Only lines holding the word "shown" should be copied from the material.

#### Data
****

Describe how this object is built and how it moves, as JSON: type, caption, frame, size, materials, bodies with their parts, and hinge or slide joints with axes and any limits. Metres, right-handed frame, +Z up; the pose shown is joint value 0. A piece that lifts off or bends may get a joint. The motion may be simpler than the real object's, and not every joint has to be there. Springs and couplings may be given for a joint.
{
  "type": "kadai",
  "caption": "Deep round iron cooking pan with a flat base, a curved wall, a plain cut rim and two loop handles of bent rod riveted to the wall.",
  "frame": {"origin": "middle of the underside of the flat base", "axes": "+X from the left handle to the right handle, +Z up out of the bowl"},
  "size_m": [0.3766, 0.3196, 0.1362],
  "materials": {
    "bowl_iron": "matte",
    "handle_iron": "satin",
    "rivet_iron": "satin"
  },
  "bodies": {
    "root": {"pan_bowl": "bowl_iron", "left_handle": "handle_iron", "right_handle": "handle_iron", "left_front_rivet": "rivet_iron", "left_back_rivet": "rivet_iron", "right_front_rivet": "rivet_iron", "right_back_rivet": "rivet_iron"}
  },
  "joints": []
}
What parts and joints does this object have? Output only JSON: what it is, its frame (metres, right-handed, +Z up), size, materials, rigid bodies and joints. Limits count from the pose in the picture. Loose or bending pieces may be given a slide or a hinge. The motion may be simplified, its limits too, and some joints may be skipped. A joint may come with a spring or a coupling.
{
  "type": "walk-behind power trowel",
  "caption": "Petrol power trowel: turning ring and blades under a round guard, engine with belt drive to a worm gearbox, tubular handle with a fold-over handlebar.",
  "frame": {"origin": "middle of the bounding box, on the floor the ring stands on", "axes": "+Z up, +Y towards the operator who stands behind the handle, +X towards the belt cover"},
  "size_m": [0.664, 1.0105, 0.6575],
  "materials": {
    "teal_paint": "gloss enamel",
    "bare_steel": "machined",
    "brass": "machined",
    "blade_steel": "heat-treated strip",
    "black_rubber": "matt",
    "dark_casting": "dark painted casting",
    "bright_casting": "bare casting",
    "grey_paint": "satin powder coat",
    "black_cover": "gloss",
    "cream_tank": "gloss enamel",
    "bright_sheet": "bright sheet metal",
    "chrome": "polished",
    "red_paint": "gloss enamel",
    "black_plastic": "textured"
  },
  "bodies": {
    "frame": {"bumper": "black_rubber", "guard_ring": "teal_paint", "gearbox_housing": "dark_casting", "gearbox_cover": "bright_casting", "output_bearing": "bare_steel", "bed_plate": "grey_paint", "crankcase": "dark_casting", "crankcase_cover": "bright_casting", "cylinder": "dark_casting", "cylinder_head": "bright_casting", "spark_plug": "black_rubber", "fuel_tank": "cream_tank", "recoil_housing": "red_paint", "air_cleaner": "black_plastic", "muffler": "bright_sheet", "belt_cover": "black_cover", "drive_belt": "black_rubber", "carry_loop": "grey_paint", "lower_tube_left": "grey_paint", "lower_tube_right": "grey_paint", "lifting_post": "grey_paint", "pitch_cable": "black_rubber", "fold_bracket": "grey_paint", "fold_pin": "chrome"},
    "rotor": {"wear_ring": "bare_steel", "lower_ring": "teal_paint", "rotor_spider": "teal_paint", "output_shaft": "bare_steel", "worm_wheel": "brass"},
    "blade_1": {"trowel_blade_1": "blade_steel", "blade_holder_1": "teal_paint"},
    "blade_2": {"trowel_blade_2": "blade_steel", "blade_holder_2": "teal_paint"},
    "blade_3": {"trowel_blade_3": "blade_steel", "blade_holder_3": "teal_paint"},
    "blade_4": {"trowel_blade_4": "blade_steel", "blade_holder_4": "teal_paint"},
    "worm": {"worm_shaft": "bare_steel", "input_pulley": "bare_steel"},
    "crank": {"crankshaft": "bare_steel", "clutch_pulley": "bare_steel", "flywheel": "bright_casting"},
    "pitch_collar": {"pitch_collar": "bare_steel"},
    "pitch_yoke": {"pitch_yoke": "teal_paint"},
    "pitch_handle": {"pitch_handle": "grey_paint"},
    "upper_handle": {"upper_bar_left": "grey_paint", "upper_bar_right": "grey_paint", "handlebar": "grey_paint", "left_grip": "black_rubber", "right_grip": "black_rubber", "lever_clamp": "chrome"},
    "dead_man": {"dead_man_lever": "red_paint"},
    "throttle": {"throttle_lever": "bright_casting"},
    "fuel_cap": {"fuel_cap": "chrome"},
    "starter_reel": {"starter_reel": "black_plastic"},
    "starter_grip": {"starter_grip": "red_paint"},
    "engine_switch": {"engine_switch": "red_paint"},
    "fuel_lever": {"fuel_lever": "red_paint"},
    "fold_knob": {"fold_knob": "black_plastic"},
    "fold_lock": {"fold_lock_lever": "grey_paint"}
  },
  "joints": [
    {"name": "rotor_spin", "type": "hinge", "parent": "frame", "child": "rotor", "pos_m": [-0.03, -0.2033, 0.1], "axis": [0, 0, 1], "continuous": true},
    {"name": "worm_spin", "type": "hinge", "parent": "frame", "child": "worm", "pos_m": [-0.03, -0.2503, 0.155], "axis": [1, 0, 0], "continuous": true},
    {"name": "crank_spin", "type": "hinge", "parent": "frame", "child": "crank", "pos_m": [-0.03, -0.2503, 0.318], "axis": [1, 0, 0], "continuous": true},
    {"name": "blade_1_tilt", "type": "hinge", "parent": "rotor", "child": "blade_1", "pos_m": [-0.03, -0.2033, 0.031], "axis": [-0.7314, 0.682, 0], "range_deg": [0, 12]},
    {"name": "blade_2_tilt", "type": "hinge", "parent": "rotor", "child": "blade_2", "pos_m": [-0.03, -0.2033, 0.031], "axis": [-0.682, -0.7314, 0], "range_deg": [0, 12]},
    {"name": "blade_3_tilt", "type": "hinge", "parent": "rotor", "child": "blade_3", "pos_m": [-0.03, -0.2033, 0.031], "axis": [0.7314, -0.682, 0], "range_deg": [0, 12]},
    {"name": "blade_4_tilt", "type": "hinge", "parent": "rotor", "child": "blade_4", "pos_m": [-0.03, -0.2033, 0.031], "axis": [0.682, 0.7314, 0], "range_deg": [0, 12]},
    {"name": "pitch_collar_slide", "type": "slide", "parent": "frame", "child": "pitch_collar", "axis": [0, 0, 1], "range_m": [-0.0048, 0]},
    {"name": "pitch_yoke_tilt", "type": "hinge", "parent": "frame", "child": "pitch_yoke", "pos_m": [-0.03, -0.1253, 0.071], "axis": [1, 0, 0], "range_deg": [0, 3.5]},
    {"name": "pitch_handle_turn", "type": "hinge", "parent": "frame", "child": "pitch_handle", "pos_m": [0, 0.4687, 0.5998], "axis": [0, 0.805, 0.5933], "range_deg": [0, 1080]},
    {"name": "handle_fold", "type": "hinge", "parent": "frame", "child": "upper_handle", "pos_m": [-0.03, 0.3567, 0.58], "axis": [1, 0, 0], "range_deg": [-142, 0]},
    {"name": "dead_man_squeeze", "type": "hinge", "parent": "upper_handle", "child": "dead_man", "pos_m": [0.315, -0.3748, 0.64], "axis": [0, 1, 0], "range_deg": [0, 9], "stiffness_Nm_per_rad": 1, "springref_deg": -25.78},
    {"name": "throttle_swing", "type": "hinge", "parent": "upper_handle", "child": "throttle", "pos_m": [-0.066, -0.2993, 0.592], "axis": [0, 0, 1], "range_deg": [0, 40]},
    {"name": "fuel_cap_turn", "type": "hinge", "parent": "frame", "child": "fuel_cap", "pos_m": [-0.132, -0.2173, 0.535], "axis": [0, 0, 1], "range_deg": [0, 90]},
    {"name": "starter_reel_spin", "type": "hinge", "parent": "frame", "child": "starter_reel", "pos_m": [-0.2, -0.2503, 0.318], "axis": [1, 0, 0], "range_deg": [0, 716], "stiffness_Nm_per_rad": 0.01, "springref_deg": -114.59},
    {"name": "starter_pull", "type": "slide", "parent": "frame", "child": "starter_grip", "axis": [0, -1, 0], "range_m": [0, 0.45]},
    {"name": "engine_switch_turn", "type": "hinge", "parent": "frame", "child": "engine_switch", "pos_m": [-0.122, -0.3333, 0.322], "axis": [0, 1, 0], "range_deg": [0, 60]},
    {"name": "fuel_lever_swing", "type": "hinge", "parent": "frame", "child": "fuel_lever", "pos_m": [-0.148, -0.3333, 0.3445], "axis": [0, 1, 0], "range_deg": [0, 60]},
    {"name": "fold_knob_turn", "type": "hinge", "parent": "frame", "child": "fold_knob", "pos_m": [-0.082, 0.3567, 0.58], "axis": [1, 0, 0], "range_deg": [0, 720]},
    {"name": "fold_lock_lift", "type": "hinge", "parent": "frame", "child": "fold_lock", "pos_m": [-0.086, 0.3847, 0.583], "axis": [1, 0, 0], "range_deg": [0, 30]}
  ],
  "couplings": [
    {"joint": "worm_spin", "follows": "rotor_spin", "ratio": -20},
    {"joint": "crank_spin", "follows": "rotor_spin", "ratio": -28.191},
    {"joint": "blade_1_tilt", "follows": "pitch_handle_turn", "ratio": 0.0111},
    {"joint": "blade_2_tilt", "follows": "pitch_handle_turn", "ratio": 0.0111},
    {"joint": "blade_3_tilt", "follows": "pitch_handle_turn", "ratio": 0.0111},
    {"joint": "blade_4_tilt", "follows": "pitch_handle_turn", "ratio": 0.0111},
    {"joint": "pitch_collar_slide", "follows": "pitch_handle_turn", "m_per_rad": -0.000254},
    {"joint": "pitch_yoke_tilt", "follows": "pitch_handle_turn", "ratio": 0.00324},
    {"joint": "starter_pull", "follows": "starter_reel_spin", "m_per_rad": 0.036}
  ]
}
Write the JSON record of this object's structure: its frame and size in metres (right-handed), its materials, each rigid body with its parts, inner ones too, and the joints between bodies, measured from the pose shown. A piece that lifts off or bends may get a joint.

****

#### Task answer
Describe how this object is built and how it moves, as JSON: type, caption, frame, size, materials, bodies with their parts, and hinge or slide joints with axes and any limits. Metres, right-handed frame, +Z up; the pose shown is joint value 0. A piece that lifts off or bends may get a joint. The motion may be simpler than the real object's, and not every joint has to be there. Springs and couplings may be given for a joint.
Write the JSON record of this object's structure: its frame and size in metres (right-handed), its materials, each rigid body with its parts, inner ones too, and the joints between bodies, measured from the pose shown. A piece that lifts off or bends may get a joint.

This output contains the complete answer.